(Entries from a dataset)
+ + + +

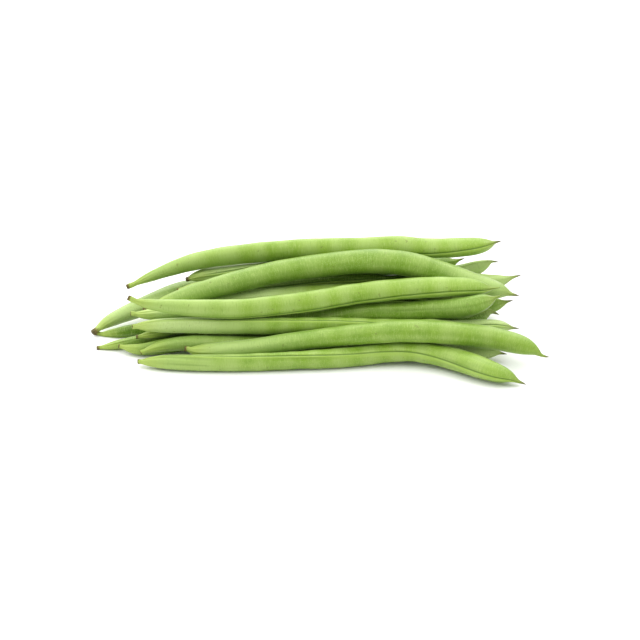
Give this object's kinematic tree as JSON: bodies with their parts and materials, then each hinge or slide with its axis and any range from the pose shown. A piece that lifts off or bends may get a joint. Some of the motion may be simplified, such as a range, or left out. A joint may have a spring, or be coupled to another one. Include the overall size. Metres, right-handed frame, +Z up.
{
  "type": "green bean bundle",
  "caption": "Loose bundle of whole fresh green bean pods, stalk knobs at one end and curved beaks at the other, lying as a low heap.",
  "frame": {"origin": "middle of the heap's footprint, on the surface it lies on", "axes": "+X along the pods from stalk ends to beaks, +Y from the front of the heap to its back, +Z up"},
  "size_m": [0.2202, 0.0988, 0.0424],
  "materials": {
    "bean_skin": "satin fresh pod skin, pale neck, brown stalk end"
  },
  "bodies": {
    "root": {"pod_top": "bean_skin", "pod_upper_arch": "bean_skin", "pod_front_upper": "bean_skin", "pod_front_middle": "bean_skin", "pod_front_long": "bean_skin", "pod_front_low": "bean_skin", "pod_middle_shaded": "bean_skin", "pod_low_left": "bean_skin", "pod_floor_left": "bean_skin", "pod_floor_long": "bean_skin", "pod_left_lower": "bean_skin", "pod_left_tip": "bean_skin", "pod_behind_top": "bean_skin", "pod_behind_arch": "bean_skin", "pod_right_tip": "bean_skin", "pod_core_front": "bean_skin", "pod_core_middle": "bean_skin", "pod_core_upper": "bean_skin", "pod_back_middle": "bean_skin", "pod_back_upper": "bean_skin", "pod_back_floor": "bean_skin", "pod_back_edge": "bean_skin"}
  },
  "joints": []
}
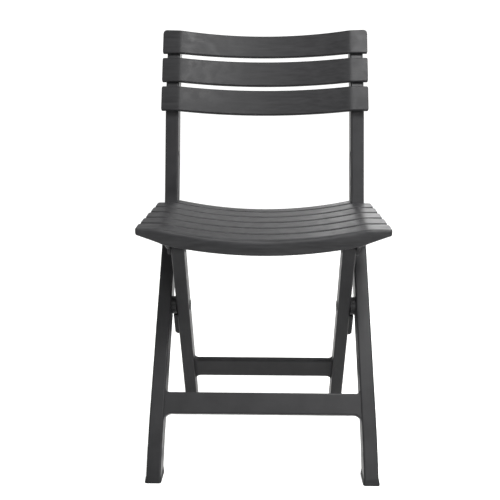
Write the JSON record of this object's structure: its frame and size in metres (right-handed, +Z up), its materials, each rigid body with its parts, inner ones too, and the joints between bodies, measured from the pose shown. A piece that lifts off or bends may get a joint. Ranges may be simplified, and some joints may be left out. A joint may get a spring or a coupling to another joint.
{
  "type": "folding chair",
  "caption": "Slatted plastic folding chair with crossed legs, a bowed slatted back and a dished slatted seat that slides up the frame as the legs fold.",
  "frame": {"origin": "on the floor, on the centre plane, midway between the front of the front feet and the back of the stiles", "axes": "+X across the chair, the chair faces -Y, +Z up"},
  "size_m": [0.44, 0.4398, 0.7892],
  "materials": {
    "frame_plastic": "satin moulded",
    "back_slat_plastic": "satin moulded with a fine grain",
    "seat_plastic": "satin moulded with a fine grain",
    "foot_plastic": "matt moulded",
    "pivot_plastic": "satin moulded"
  },
  "bodies": {
    "back_frame": {"side_member_left": "frame_plastic", "side_member_right": "frame_plastic", "front_crossbar": "frame_plastic", "back_slat_top": "back_slat_plastic", "back_slat_middle": "back_slat_plastic", "back_slat_bottom": "back_slat_plastic", "front_foot_left": "foot_plastic", "front_foot_right": "foot_plastic", "pivot_boss_left": "pivot_plastic", "pivot_boss_right": "pivot_plastic", "pivot_pin_left": "pivot_plastic", "pivot_pin_right": "pivot_plastic"},
    "rear_leg_frame": {"rear_leg_left": "frame_plastic", "rear_leg_right": "frame_plastic", "rear_crossbar": "frame_plastic", "rear_foot_left": "foot_plastic", "rear_foot_right": "foot_plastic", "stop_lug_left": "pivot_plastic", "stop_lug_right": "pivot_plastic", "seat_hinge_pin_left": "pivot_plastic", "seat_hinge_pin_right": "pivot_plastic"},
    "seat": {"seat_slat_1": "seat_plastic", "seat_slat_2": "seat_plastic", "seat_slat_3": "seat_plastic", "seat_slat_4": "seat_plastic", "seat_slat_5": "seat_plastic", "seat_slat_6": "seat_plastic", "seat_rail_left": "frame_plastic", "seat_rail_right": "frame_plastic", "seat_rib_left": "frame_plastic", "seat_rib_centre": "frame_plastic", "seat_rib_right": "frame_plastic", "slide_pin_left": "pivot_plastic", "slide_pin_right": "pivot_plastic"}
  },
  "joints": [
    {"name": "leg_fold", "type": "hinge", "parent": "back_frame", "child": "rear_leg_frame", "pos_m": [0, -0.01543, 0.266], "axis": [-1, 0, 0], "range_deg": [0, 54]},
    {"name": "seat_hinge", "type": "hinge", "parent": "rear_leg_frame", "child": "seat", "pos_m": [0, -0.08299, 0.39305], "axis": [-1, 0, 0], "range_deg": [-115.2, 0]}
  ],
  "couplings": [
    {"joint": "seat_hinge", "follows": "leg_fold", "ratio": -2.1296}
  ]
}
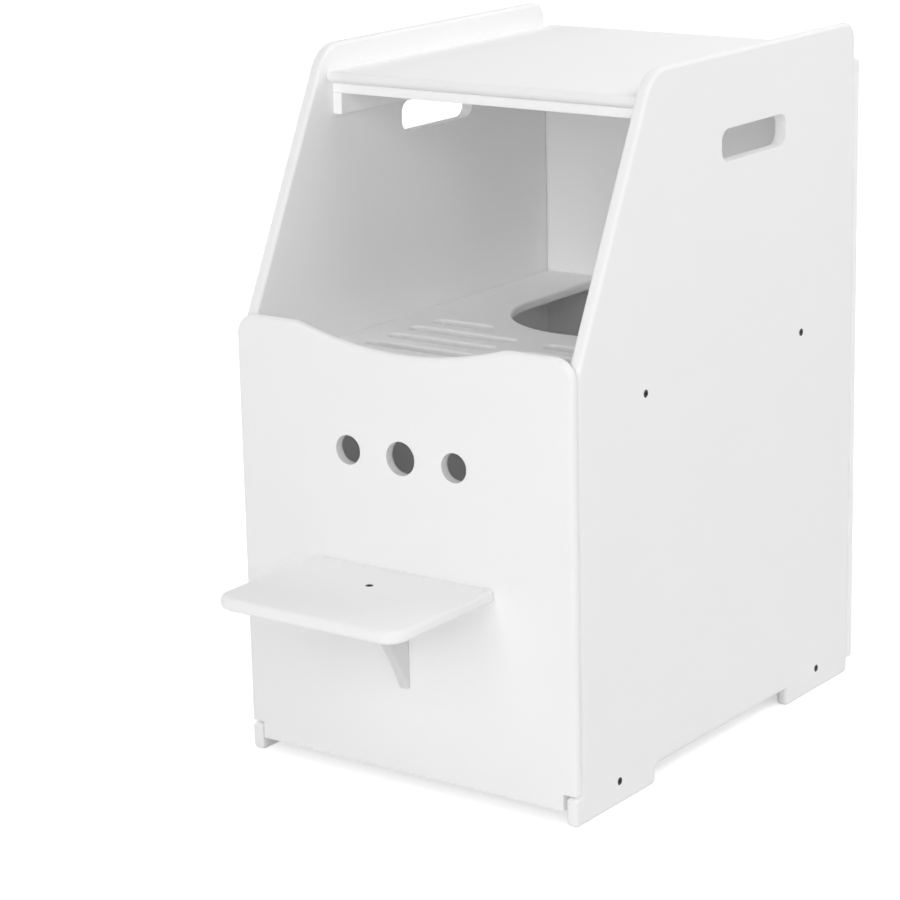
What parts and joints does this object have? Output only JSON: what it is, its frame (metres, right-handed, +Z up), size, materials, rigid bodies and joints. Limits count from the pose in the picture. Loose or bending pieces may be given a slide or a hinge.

+ + + +

# Task to complete
Reproduce the material in full, with no word added or dropped.

# Response to this exercise
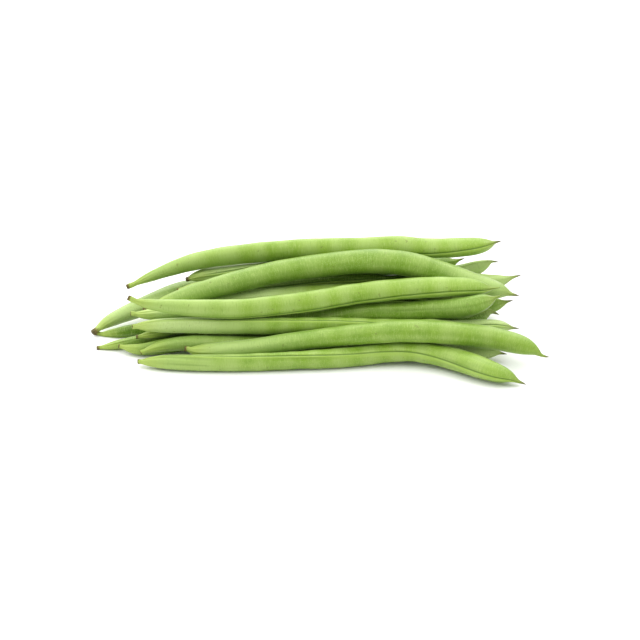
Give this object's kinematic tree as JSON: bodies with their parts and materials, then each hinge or slide with its axis and any range from the pose shown. A piece that lifts off or bends may get a joint. Some of the motion may be simplified, such as a range, or left out. A joint may have a spring, or be coupled to another one. Include the overall size. Metres, right-handed frame, +Z up.
{
  "type": "green bean bundle",
  "caption": "Loose bundle of whole fresh green bean pods, stalk knobs at one end and curved beaks at the other, lying as a low heap.",
  "frame": {"origin": "middle of the heap's footprint, on the surface it lies on", "axes": "+X along the pods from stalk ends to beaks, +Y from the front of the heap to its back, +Z up"},
  "size_m": [0.2202, 0.0988, 0.0424],
  "materials": {
    "bean_skin": "satin fresh pod skin, pale neck, brown stalk end"
  },
  "bodies": {
    "root": {"pod_top": "bean_skin", "pod_upper_arch": "bean_skin", "pod_front_upper": "bean_skin", "pod_front_middle": "bean_skin", "pod_front_long": "bean_skin", "pod_front_low": "bean_skin", "pod_middle_shaded": "bean_skin", "pod_low_left": "bean_skin", "pod_floor_left": "bean_skin", "pod_floor_long": "bean_skin", "pod_left_lower": "bean_skin", "pod_left_tip": "bean_skin", "pod_behind_top": "bean_skin", "pod_behind_arch": "bean_skin", "pod_right_tip": "bean_skin", "pod_core_front": "bean_skin", "pod_core_middle": "bean_skin", "pod_core_upper": "bean_skin", "pod_back_middle": "bean_skin", "pod_back_upper": "bean_skin", "pod_back_floor": "bean_skin", "pod_back_edge": "bean_skin"}
  },
  "joints": []
}
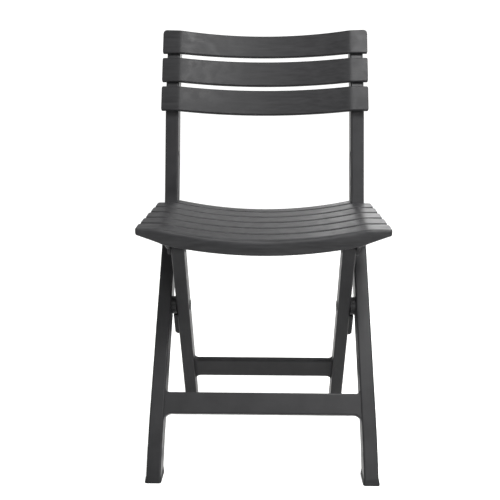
Write the JSON record of this object's structure: its frame and size in metres (right-handed, +Z up), its materials, each rigid body with its parts, inner ones too, and the joints between bodies, measured from the pose shown. A piece that lifts off or bends may get a joint. Ranges may be simplified, and some joints may be left out. A joint may get a spring or a coupling to another joint.
{
  "type": "folding chair",
  "caption": "Slatted plastic folding chair with crossed legs, a bowed slatted back and a dished slatted seat that slides up the frame as the legs fold.",
  "frame": {"origin": "on the floor, on the centre plane, midway between the front of the front feet and the back of the stiles", "axes": "+X across the chair, the chair faces -Y, +Z up"},
  "size_m": [0.44, 0.4398, 0.7892],
  "materials": {
    "frame_plastic": "satin moulded",
    "back_slat_plastic": "satin moulded with a fine grain",
    "seat_plastic": "satin moulded with a fine grain",
    "foot_plastic": "matt moulded",
    "pivot_plastic": "satin moulded"
  },
  "bodies": {
    "back_frame": {"side_member_left": "frame_plastic", "side_member_right": "frame_plastic", "front_crossbar": "frame_plastic", "back_slat_top": "back_slat_plastic", "back_slat_middle": "back_slat_plastic", "back_slat_bottom": "back_slat_plastic", "front_foot_left": "foot_plastic", "front_foot_right": "foot_plastic", "pivot_boss_left": "pivot_plastic", "pivot_boss_right": "pivot_plastic", "pivot_pin_left": "pivot_plastic", "pivot_pin_right": "pivot_plastic"},
    "rear_leg_frame": {"rear_leg_left": "frame_plastic", "rear_leg_right": "frame_plastic", "rear_crossbar": "frame_plastic", "rear_foot_left": "foot_plastic", "rear_foot_right": "foot_plastic", "stop_lug_left": "pivot_plastic", "stop_lug_right": "pivot_plastic", "seat_hinge_pin_left": "pivot_plastic", "seat_hinge_pin_right": "pivot_plastic"},
    "seat": {"seat_slat_1": "seat_plastic", "seat_slat_2": "seat_plastic", "seat_slat_3": "seat_plastic", "seat_slat_4": "seat_plastic", "seat_slat_5": "seat_plastic", "seat_slat_6": "seat_plastic", "seat_rail_left": "frame_plastic", "seat_rail_right": "frame_plastic", "seat_rib_left": "frame_plastic", "seat_rib_centre": "frame_plastic", "seat_rib_right": "frame_plastic", "slide_pin_left": "pivot_plastic", "slide_pin_right": "pivot_plastic"}
  },
  "joints": [
    {"name": "leg_fold", "type": "hinge", "parent": "back_frame", "child": "rear_leg_frame", "pos_m": [0, -0.01543, 0.266], "axis": [-1, 0, 0], "range_deg": [0, 54]},
    {"name": "seat_hinge", "type": "hinge", "parent": "rear_leg_frame", "child": "seat", "pos_m": [0, -0.08299, 0.39305], "axis": [-1, 0, 0], "range_deg": [-115.2, 0]}
  ],
  "couplings": [
    {"joint": "seat_hinge", "follows": "leg_fold", "ratio": -2.1296}
  ]
}
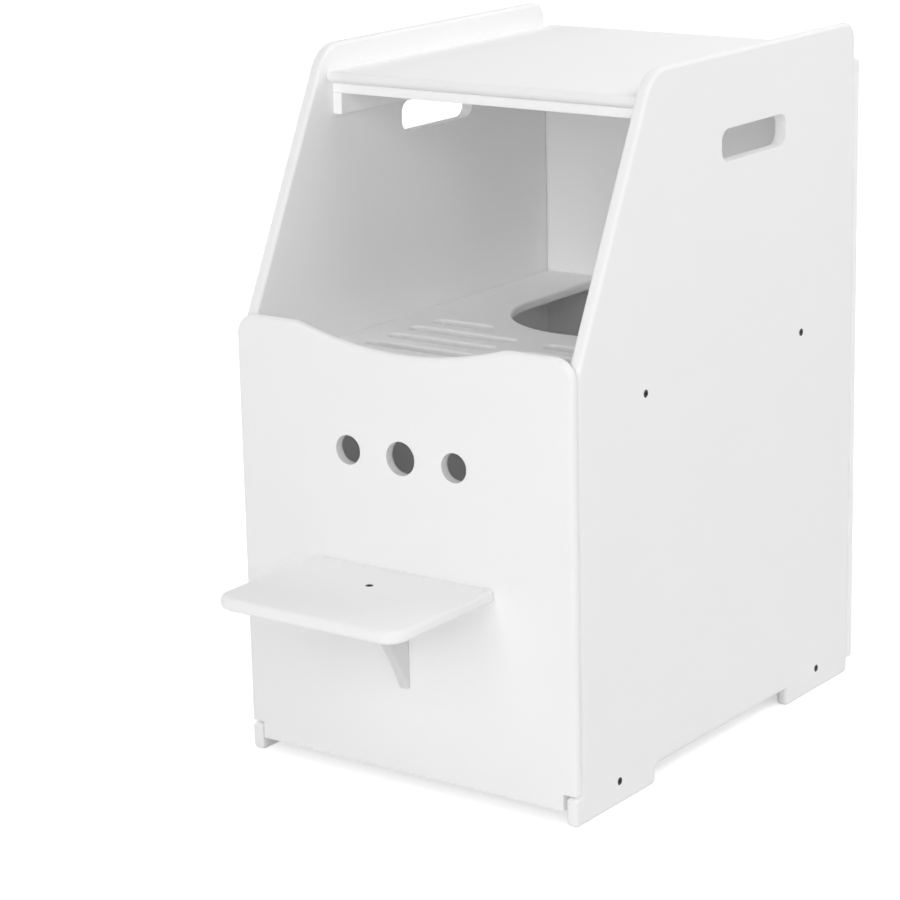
What parts and joints does this object have? Output only JSON: what it is, its frame (metres, right-handed, +Z up), size, materials, rigid bodies and joints. Limits count from the pose in the picture. Loose or bending pieces may be given a slide or a hinge.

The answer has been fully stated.